# YOUR GOAL:
Select the lines that contain "behaviour" and copy each of them.

>> START DATA SECTION

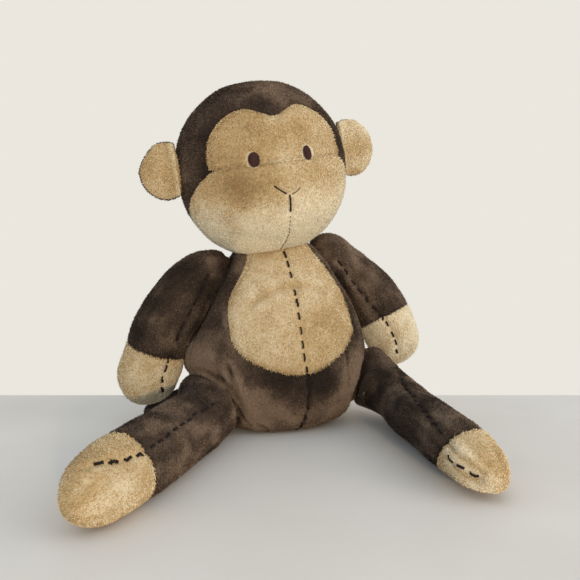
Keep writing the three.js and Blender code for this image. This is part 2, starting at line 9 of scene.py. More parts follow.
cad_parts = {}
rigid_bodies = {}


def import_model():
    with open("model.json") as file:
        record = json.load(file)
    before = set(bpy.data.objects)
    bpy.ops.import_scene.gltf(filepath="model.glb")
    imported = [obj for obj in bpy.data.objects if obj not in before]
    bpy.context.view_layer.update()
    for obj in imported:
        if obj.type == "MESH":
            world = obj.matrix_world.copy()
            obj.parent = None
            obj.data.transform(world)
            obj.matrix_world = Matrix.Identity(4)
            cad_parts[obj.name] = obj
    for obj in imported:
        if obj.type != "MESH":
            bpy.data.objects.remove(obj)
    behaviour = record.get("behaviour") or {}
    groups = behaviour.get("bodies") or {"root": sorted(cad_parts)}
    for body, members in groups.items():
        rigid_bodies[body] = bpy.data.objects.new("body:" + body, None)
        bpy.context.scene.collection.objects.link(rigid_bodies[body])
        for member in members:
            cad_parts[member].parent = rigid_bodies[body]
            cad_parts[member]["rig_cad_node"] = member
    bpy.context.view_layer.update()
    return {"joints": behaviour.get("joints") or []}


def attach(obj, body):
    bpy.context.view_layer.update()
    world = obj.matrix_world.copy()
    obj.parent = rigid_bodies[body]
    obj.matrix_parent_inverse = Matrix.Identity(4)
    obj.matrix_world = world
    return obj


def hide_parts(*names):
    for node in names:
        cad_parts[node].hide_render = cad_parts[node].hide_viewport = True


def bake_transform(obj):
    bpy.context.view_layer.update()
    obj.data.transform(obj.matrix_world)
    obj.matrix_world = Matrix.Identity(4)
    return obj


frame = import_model()

# Lengths here are in millimetres, and become metres where a mesh is made
MM = 0.001
X, Y, Z = np.eye(3)
PIVOT = {joint["child"]: np.array(joint["pos_m"]) / MM for joint in frame["joints"] if "pos_m" in joint}

# Torso, in the body's own axes, which lean to the monkey's right
TORSO_HEIGHT = 123
TORSO_WIDTH = 115
TORSO_FRONT = 46
TORSO_BACK = 45
SIDE_SEAM_Y = -5
SEAT_DEPTH = 3
BODY_LEAN = math.radians(-4)
BELLY_BOTTOM = 40.5
BELLY_WIDTH = 77
BELLY_TURN = math.radians(4.4)

# Head, in its own axes
HEAD_HEIGHT = 107.6
HEAD_WIDTH = 107.5
HEAD_FRONT = 46
HEAD_BACK = 46
HEAD_CENTRE = np.array([-16.2, -7, 163.6])
HEAD_ROLL = math.radians(-8.4)
HEAD_YAW = math.radians(5)
EYE_LINE_Z = 1
SIDE_LINE_Y = 8
FOREHEAD_WIDTH = 81.5
FOREHEAD_HEIGHT = 32.2
MUZZLE_SLOPE = 1.32
MUZZLE_FRONT_Y = -30
EYE_SPACING = 34
EYE_RISE = 2.8
EYE_WIDTH = 6.6
FAR_EYE_WIDTH = 5.4
EYE_HEIGHT = 8.4

# Ears
EAR_RADIUS = 18.5
EAR_THICKNESS = 9
EAR_REACH = 25.5
EAR_SWEEP = math.radians(12)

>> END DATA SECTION

# COMPLETED EXERCISE:
    behaviour = record.get("behaviour") or {}
    groups = behaviour.get("bodies") or {"root": sorted(cad_parts)}
    return {"joints": behaviour.get("joints") or []}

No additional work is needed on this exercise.